Too bad GW Tools, including so called "science" and especially the politcal anus of this new religion, Global Warming, should get a fucking clue, shut the fuck up until you have definitive proof and especially this, take your tax schemes and shove them!

      Do this and we may not storm your Bastile of Lies, then again, it may be needed to purge you fools from any position of power.

Re:GIANT ICE SHRINKER (1)

Colonel Korn (1258968) | more than 4 years ago | (#27650207)

Wow, that's the most awesome troll I've ever seen. I'm saving it so I can replace Global Warming with other things to produce my own awesome trolls. Bastile of Lies, of course, will be unaltered.

For example:

Maybe the Vegetarian idiots could use it to initiate a Cow Melt-off to concoct more evidence to support their Vegetarian Lies.

        Hey Veg Tool, if a space based solar platform directing the Suns energy into the cows can change weather and ultimately the climate, then guess what / Tool...

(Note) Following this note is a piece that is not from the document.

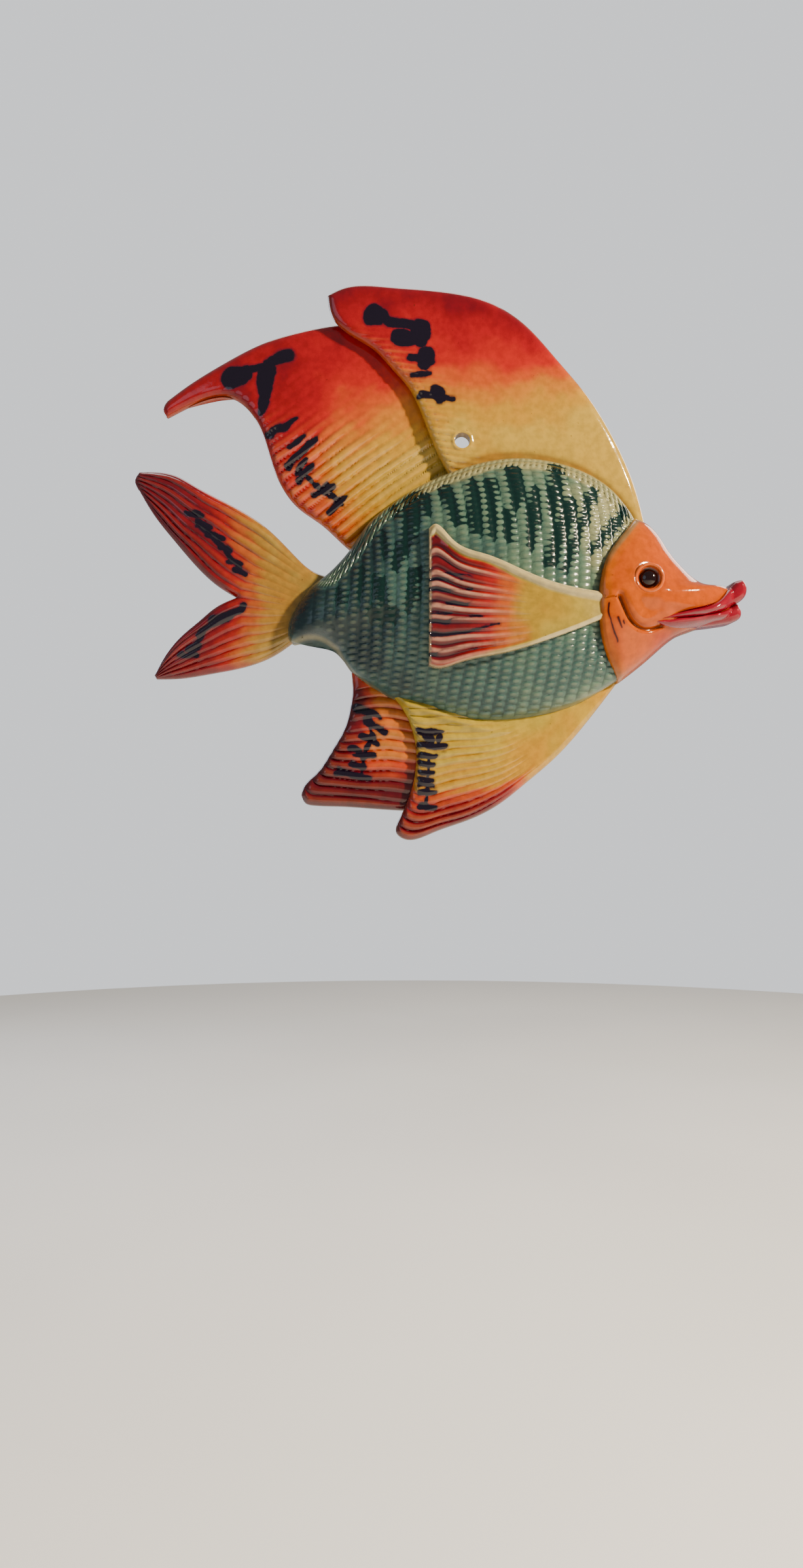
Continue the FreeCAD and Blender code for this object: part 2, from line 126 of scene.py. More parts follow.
SIZE = Measures.from_frame()


# ---------------------------------------------------------------- curves, fields and grids

def step(low: float, high: float, value: Array) -> Array:
    """Rise smoothly from 0 at low to 1 at high."""
    share = np.clip((value - low) / (high - low), 0, 1)
    return share * share * (3 - 2 * share)


def smooth_curve(points: Array, count: int) -> Array:
    """Draw a natural cubic spline through points, spaced by their chords.

    Args:
        points: Places to pass through, one row each.
        count: How many points to return.

    Returns:
        Points along the curve. Second derivatives solve the usual tridiagonal system, and each
        span is the cubic that they and its two ends fix.
    """
    knots = np.concatenate(([0], np.cumsum(np.linalg.norm(np.diff(points, axis=0), axis=1))))
    gaps, last = np.diff(knots), len(points) - 1
    system = np.eye(last + 1)
    right = np.zeros_like(points)
    inner = np.arange(1, last)
    system[inner, inner - 1] = gaps[:-1]
    system[inner, inner] = 2 * (gaps[:-1] + gaps[1:])
    system[inner, inner + 1] = gaps[1:]
    slopes = np.diff(points, axis=0) / gaps[:, None]
    right[1:-1] = 6 * np.diff(slopes, axis=0)
    bend = np.linalg.solve(system, right)
    along = np.linspace(0, knots[-1], count)
    span = np.clip(np.searchsorted(knots, along, side="right") - 1, 0, last - 1)
    gap, ahead, behind = gaps[span, None], (knots[span + 1] - along)[:, None], \
        (along - knots[span])[:, None]
    return ((bend[span] * ahead ** 3 + bend[span + 1] * behind ** 3) / (6 * gap)
            + (points[span] / gap - bend[span] * gap / 6) * ahead
            + (points[span + 1] / gap - bend[span + 1] * gap / 6) * behind)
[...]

            That giant Hamburger Helper known as the SUN which is currently on a friendly standing with us is more relevant than ever and the more you ignore or deny, the more you get burned.

Too bad Veg Tools, including so called "science" and especially the politcal anus of this new religion, Vegetarianism, should get a fucking clue, shut the fuck up until you have definitive proof and especially this, take your tax schemes and shove them!

            Do this and we may not storm your Bastile of Lies, then again, it may be needed to purge you fools from any position of power.

uhm yea... (2, Interesting)

papasui (567265) | more than 4 years ago | (#27650187)

I'm not sure what worries more, the fact that its possible that we might have the technology to do this in the next decade or that we would consider using it..

Asteroids (1)

tsnorquist (1058924) | more than 4 years ago | (#27650291)

How about focusing the giant death beam outwards towards incoming asteroids. I think we as humans can deal with hurricanes pretty well already.